Safe Harbor Rule 10b5-1 Trading Plans – A New Enforcement Target
All companies, directors and executives should take note of the warning in a March 8, 2007 speech, Linda Chatman Thomsen, the Director of the SEC’s Division of Enforcement. In that speech, Ms. Thomsen stated that the SEC is “looking at” trading conducted under Rule 10b5-1 Plans by company executives, and looking at those trades “hard.” She explained that “[w]e want to make sure that people are not doing here what they were doing with stock options. If executives are in fact trading on inside information and using a plan for cover, they should expect the “safe harbor” to provide no defense.”
Executives frequently have access to material, non-public information and are prohibited from acting on that information by buying or selling shares. The SEC enacted Rule 10b5-1 in 2000 to permit an executive who has possession of insider information to buy or sell securities pursuant to a previously adopted written trading plan. 17 C.F.R. § 240.10b5-1. The SEC created this “safe harbor,” as Ms. Thomsen explained, “to give executives regular opportunities to liquidate their stock holdings – to pay their kid’s college tuition, for example – without risk of inadvertently facing an insider trading inquiry.”
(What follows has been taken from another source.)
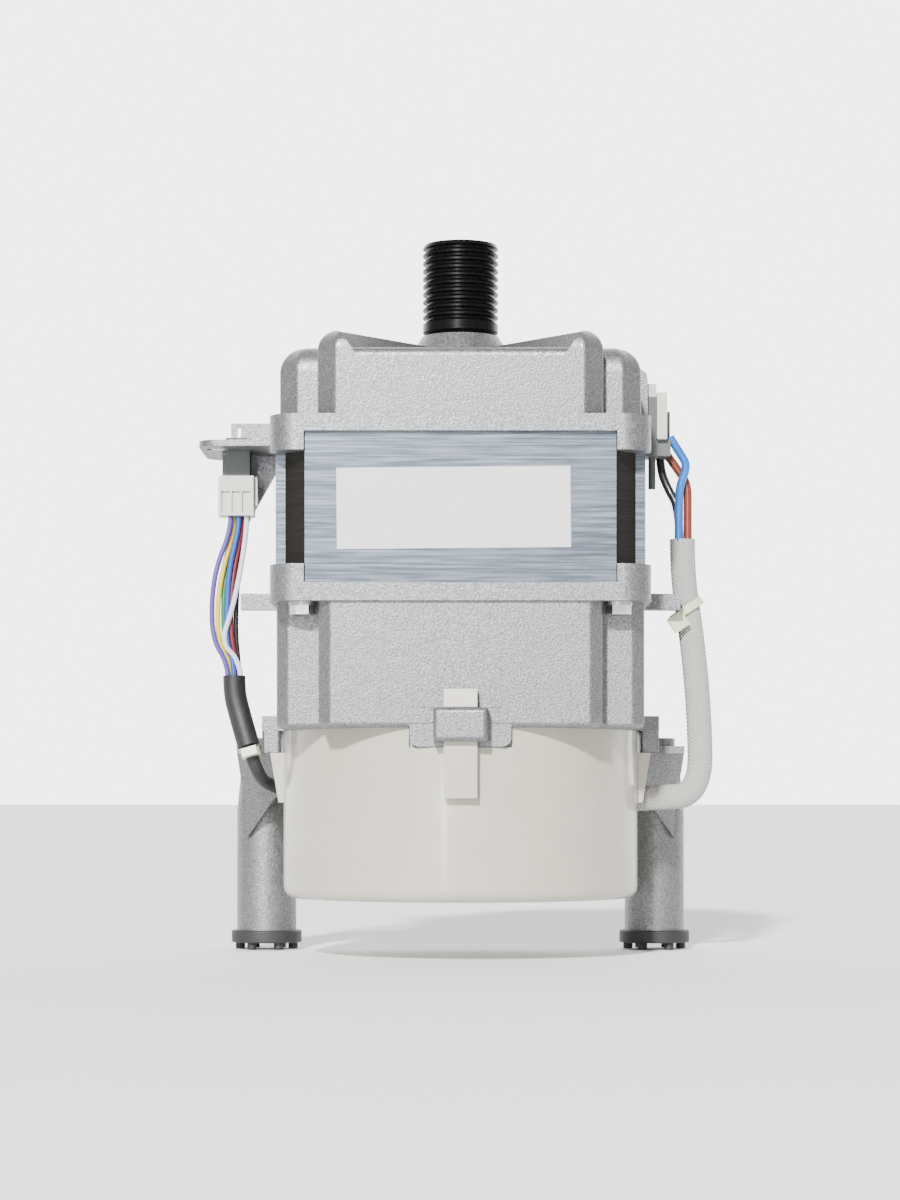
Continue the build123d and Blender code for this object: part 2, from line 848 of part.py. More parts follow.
def slot_insulator(face_z, way, name):
    """A moulded winding frame on one end of the core. way is 1 upwards or -1 downwards."""
    with BuildPart() as frame:
        with BuildSketch(level(face_z)):
            Circle(insulator_ring_radius)
            Circle(slot_radius - insulator_side_gap, mode=Mode.SUBTRACT)
            with PolarLocations((shoe_radius + slot_radius) / 2, tooth_count):
                Rectangle(slot_radius - shoe_radius + insulator_wall, tooth_width)
        extrude(amount=way * insulator_pad)
        with BuildSketch(level(face_z + way * insulator_pad)):
            Circle(insulator_ring_radius)
            Circle(insulator_ring_radius - insulator_wall, mode=Mode.SUBTRACT)
        extrude(amount=way * (insulator_wall_height - insulator_pad))
        with BuildSketch(level(face_z)):
            with PolarLocations(shoe_radius, tooth_count):
                Rectangle(insulator_wall, tooth_width + 2 * coil_slot_gap)
        extrude(amount=way * insulator_inner_wall_height)
    save(frame.part, name)


slot_insulator(stack_top_z, 1, "upper_slot_insulator")
slot_insulator(stack_z, -1, "lower_slot_insulator")

# Stator coils, one round each tooth
coil_low_z = stack_z - insulator_pad - coil_end_height
coil_high_z = stack_top_z + insulator_pad + coil_end_height
coil_middle = (coil_inner_radius + coil_outer_radius) / 2
coil_depth = coil_outer_radius - coil_inner_radius
coil_window = tooth_width + 2 * coil_slot_gap

with BuildPart() as stator_coils:
    with BuildSketch(level(coil_low_z)):
        with PolarLocations(coil_middle, tooth_count):
            Rectangle(coil_depth, coil_window + 2 * coil_side)
    extrude(amount=coil_high_z - coil_low_z)
    with BuildSketch(level(stack_z - insulator_pad - slip_gap)):
        with PolarLocations(coil_middle, tooth_count):
            Rectangle(coil_depth + cut_overrun, coil_window)
    extrude(amount=stack_height + 2 * (insulator_pad + slip_gap), mode=Mode.SUBTRACT)
save(stator_coils.part, "stator_coils")

# Through bolts, with hexagon washer heads under the lower flange
bolt_tip_z = dome_z - bolt_end_gap
with BuildPart() as through_bolts:
    with BuildSketch(level(lower_flange_z)):
        with bolt_places():
            Circle(bolt_radius)
    extrude(amount=bolt_tip_z - lower_flange_z)
    with BuildSketch(level(lower_flange_z)):
        with bolt_places():
            Circle(bolt_head_radius)
    extrude(amount=-bolt_washer_height)
    with BuildSketch(level(lower_flange_z - bolt_washer_height)):
        with bolt_places():
            RegularPolygon(bolt_hex_radius, hexagon_sides)
    extrude(amount=-bolt_hex_height)
save(through_bolts.part, "through_bolts")

# Routes of the sensor cable and of the braided sleeve
sleeve_end = Vector(*sensor_sleeve_points[-1])
sleeve_last_run = sleeve_end - Vector(*sensor_sleeve_points[-2])
cable_way_on = sleeve_end + sleeve_last_run * sensor_cable_lead_share
sensor_cable_route = at_shaft([tuple(sleeve_end), tuple(cable_way_on)] + sensor_cable_points)
braid_route = [from_shaft(x, braid_y, z) for x, z in braid_points]


def braid(grow):
    """The braided sleeve, flat in section and grown by a gap, along its route."""
    with BuildPart() as piece:
        with BuildLine() as path:
            FilletPolyline(*braid_route, radius=free_radii(braid_route))
        route = path.wire()
        with BuildSketch(Plane(origin=route @ 0, x_dir=(0, 1, 0), z_dir=route % 0)):
            Ellipse(braid_depth / 2 + grow, braid_width / 2 + grow)
        sweep()
    return piece.part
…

Specifically, Rule 10b5-1 provides an affirmative defense to the charge of insider trading if a plan is adopted before the executive becomes aware of the material non-public information. The Plan must: specify the amount of securities to be purchased or sold and the price at which, and the date on which, the securities are to be purchased or sold, or include a written formula or algorithm, or computer program, for determining the amount of securities to be purchased or sold and the price at which, and the date on which, the securities are to be purchased or sold; or not permit the person to exercise or to have any subsequent influence over how, when, or whether to effect purchases or sales.
The Rule also states that the affirmative defense will not apply if the person who entered into the Plan altered or deviated from the Plan (whether by changing the amount, price, or timing of the purchase or sale), or entered into or altered a corresponding or hedging transaction or position with respect to those securities
In December 2006, Alan D. Jagolinzer, an Assistant Professor at Stanford University’s Graduate School of Business, released a study entitled “Do Insiders Trade Strategically Within The Sec Rule 10b5-1 Safe Harbor?” Professor Jagolinzer examined over 100,000 trades conducted by over 3,000 executives participating in Rule 10b5-1 Plans and concluded that the trades by those executives outperformed the trades by executives who did not participate in such a plan almost 6%.
In her March 8, 2007 remarks, Ms. Thomsen cited the Stanford Study and pointed to a Business Week article that discussed the results of the magazine’s examination of information available on another database. Ms. Thomsen stated that the studies “suggest that the Rule [10b5-1] is being abused.” This is similar to the onset of the stock option backdating scandal where, in late 2005 and early 2006, the Wall Street Journal noted that academic studies suggested options backdating at a number of companies. By the end of 2006, over 140 companies were under investigation for alleged backdating of stock options and several companies and their executives were named in high profile civil and criminal actions. Ms. Thomsen’s comments raise a very real issue – executives who participate in Rule 10b5-1 Plans could be next.
At least one company may already be facing this issue. On March 3, 2007, New Century Finance Corporation disclosed in filings that federal prosecutors and securities regulators are investigating, among other things, certain stock sales. As the New York Times reported, the company’s shares have fallen more than 53 percent since the start of the year. According to the company, in a very short period in late February and March 2007, it was contacted by the regulatory arm of the New York Stock Exchange, the United States Attorney’s office in Los Angeles and the SEC about trading. Vikas Bajaj and Julie Creswell, Authorities Investigate Big Lender, N.Y. Times, March 3, 2007 at C1. While it is unclear what stock sales investigators are looking at, a review of the SEC Form 4’s indicate that between August and November 2006, Founder Edward Gotschall sold over 500,000 shares for more than $12 million under a Rule 10b5-1 Plan adopted on June 15, 2006 and Founder Robert Cole sold 150,000 shares for more than $6 million under two Rule 10b5-1 Plans adopted on September 15 and June 15, 2006 (although neither had sold any shares for the prior six months).
Ms. Thomsen’s comments suggest that the next enforcement target may be Rule 10b5-1 Plans, meaning that a once safe harbor may no longer be safe. It would be prudent for companies and their executives to carefully review any Rule 10b5-1 Plans, as well as any trades made under those Plans, particularly those in advance of or after news releases.